What needs to be done.
Using the records below, locate all lines containing "pose" and return them.

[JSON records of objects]
= = = = =

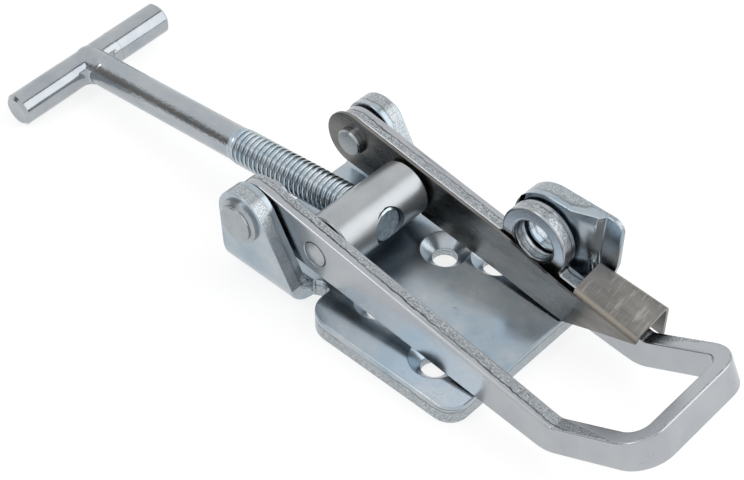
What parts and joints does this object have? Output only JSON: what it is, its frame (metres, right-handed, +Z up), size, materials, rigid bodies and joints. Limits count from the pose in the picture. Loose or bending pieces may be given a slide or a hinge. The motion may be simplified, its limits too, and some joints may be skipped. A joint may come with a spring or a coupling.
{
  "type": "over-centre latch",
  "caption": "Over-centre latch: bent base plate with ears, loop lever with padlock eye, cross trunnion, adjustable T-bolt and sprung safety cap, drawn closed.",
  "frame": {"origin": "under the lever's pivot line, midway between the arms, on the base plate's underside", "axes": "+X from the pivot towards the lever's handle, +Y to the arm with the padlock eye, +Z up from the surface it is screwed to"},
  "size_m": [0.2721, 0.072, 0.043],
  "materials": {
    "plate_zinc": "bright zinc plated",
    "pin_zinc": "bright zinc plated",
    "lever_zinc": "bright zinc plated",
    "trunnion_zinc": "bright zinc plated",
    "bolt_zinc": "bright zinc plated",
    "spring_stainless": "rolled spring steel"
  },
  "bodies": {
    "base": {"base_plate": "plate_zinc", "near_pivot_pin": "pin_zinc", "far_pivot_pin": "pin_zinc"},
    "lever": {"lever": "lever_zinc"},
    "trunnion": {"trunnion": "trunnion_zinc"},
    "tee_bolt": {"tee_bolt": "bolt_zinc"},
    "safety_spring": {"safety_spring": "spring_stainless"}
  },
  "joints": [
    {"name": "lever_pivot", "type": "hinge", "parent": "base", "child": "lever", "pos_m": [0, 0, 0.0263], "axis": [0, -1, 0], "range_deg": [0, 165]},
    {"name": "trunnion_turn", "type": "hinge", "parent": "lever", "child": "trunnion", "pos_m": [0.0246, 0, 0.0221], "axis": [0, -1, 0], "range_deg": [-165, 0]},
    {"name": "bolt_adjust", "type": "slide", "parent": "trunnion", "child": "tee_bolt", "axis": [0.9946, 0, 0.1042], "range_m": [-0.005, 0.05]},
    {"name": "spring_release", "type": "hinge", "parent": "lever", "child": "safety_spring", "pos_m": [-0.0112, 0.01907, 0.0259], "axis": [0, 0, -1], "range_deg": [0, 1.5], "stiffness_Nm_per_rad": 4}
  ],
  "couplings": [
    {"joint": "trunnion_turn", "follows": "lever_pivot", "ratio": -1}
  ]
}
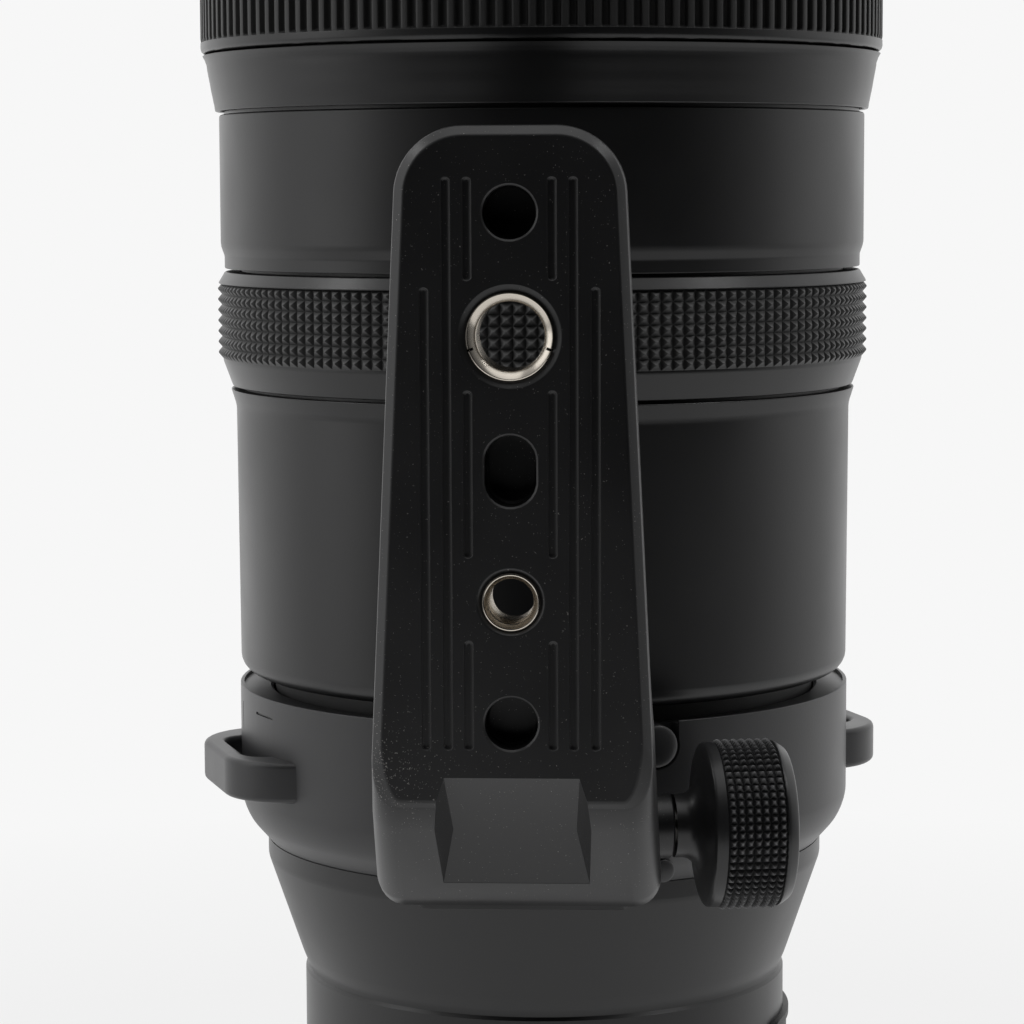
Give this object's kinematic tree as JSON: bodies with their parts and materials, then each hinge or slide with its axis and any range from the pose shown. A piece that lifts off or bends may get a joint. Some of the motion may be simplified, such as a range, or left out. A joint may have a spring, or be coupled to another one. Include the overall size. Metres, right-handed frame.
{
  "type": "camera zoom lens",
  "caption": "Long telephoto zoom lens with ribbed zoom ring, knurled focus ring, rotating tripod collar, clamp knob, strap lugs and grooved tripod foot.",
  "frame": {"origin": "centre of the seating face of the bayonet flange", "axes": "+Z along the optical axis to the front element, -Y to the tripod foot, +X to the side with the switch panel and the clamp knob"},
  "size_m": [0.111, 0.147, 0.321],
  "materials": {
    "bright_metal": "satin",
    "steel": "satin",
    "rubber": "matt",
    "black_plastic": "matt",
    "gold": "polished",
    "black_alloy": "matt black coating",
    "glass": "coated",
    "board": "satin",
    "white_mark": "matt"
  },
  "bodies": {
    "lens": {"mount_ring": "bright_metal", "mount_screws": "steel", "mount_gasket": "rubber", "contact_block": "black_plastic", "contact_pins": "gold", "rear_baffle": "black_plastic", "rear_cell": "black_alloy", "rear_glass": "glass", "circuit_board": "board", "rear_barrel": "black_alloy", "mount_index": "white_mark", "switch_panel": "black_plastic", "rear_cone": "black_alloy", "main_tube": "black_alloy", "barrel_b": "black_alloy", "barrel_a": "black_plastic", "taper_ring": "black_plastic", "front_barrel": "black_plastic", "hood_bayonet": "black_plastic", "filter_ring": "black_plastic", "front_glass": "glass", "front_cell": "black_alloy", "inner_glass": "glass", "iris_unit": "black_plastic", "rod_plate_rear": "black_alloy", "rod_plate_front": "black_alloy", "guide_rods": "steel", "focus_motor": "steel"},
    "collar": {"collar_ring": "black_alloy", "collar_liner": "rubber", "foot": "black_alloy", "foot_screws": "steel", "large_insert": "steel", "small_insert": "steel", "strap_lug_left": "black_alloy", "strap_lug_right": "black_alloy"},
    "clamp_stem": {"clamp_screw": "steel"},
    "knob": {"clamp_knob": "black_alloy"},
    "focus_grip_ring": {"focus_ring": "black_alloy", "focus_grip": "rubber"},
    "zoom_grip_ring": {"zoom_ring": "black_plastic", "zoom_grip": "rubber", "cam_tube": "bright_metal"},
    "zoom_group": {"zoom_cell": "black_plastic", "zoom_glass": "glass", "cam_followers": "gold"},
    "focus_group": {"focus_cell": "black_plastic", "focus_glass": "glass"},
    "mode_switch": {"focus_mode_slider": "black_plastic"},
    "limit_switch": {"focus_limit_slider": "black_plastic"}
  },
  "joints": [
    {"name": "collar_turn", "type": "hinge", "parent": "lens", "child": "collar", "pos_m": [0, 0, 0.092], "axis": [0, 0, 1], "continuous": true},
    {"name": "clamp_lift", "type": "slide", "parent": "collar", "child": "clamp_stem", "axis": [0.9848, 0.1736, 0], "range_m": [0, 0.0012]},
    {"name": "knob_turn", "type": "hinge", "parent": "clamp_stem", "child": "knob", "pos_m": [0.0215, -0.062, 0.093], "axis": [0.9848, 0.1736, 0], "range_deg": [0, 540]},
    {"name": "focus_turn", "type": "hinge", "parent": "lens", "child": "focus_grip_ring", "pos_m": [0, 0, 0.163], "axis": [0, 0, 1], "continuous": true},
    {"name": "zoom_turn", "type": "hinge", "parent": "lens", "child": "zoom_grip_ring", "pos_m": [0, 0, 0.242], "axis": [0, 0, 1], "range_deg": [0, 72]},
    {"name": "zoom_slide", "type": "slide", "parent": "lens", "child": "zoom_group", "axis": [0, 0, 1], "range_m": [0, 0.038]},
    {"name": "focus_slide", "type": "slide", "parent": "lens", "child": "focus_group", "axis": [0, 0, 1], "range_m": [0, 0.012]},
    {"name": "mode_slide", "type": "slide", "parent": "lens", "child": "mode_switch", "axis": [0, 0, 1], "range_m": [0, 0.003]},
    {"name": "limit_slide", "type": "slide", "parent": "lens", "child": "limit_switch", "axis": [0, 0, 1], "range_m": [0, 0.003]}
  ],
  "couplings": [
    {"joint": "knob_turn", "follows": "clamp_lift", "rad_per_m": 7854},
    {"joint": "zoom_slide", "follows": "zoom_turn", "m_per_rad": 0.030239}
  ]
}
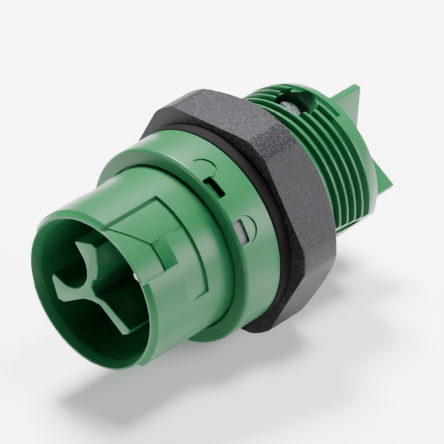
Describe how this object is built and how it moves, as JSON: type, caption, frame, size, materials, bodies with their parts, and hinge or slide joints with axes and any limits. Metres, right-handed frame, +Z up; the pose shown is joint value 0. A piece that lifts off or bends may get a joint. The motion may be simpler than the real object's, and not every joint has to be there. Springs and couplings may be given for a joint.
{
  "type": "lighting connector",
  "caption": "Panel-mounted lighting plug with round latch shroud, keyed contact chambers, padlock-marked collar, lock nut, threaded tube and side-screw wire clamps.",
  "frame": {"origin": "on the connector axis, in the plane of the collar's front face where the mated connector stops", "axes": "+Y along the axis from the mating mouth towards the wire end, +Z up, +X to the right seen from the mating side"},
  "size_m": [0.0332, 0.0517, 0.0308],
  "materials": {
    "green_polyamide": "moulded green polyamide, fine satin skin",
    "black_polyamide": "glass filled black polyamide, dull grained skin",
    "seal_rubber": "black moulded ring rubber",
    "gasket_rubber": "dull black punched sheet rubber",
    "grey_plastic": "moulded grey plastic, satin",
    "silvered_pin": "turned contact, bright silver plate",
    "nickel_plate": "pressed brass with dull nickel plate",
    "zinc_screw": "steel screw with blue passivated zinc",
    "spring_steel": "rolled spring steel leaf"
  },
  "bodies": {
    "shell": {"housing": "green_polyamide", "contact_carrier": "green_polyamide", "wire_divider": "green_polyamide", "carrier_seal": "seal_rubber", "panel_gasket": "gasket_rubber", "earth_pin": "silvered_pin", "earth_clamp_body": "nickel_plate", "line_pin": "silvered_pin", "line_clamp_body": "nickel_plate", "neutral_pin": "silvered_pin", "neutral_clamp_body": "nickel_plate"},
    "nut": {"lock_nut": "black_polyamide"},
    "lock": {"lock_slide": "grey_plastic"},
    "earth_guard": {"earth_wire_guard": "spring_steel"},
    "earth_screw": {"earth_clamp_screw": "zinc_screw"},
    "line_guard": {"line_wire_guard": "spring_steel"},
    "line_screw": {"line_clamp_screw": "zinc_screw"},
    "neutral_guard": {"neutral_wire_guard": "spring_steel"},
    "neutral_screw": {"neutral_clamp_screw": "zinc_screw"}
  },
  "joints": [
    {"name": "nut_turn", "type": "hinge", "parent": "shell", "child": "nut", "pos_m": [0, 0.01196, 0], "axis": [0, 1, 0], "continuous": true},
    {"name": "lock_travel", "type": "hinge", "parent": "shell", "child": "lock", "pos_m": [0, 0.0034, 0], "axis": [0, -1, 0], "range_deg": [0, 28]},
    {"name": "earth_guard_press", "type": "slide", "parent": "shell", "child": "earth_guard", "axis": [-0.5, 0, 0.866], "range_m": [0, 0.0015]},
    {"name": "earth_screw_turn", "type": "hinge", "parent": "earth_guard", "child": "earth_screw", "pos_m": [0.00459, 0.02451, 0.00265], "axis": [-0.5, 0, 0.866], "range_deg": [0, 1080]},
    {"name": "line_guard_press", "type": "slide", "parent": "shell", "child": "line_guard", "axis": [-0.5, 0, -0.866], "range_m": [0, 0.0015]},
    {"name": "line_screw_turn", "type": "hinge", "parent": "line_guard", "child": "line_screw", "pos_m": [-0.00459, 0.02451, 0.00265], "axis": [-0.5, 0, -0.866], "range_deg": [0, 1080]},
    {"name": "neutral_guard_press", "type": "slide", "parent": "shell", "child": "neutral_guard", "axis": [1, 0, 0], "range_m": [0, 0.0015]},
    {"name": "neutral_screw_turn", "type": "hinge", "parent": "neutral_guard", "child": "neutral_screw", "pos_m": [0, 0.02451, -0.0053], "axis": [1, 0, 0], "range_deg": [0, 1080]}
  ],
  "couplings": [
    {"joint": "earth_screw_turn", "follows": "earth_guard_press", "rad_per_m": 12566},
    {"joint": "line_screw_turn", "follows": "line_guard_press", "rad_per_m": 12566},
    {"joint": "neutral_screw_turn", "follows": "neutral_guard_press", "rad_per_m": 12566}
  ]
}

= = = = =

Worked answer.
What parts and joints does this object have? Output only JSON: what it is, its frame (metres, right-handed, +Z up), size, materials, rigid bodies and joints. Limits count from the pose in the picture. Loose or bending pieces may be given a slide or a hinge. The motion may be simplified, its limits too, and some joints may be skipped. A joint may come with a spring or a coupling.
Give this object's kinematic tree as JSON: bodies with their parts and materials, then each hinge or slide with its axis and any range from the pose shown. A piece that lifts off or bends may get a joint. Some of the motion may be simplified, such as a range, or left out. A joint may have a spring, or be coupled to another one. Include the overall size. Metres, right-handed frame.
Describe how this object is built and how it moves, as JSON: type, caption, frame, size, materials, bodies with their parts, and hinge or slide joints with axes and any limits. Metres, right-handed frame, +Z up; the pose shown is joint value 0. A piece that lifts off or bends may get a joint. The motion may be simpler than the real object's, and not every joint has to be there. Springs and couplings may be given for a joint.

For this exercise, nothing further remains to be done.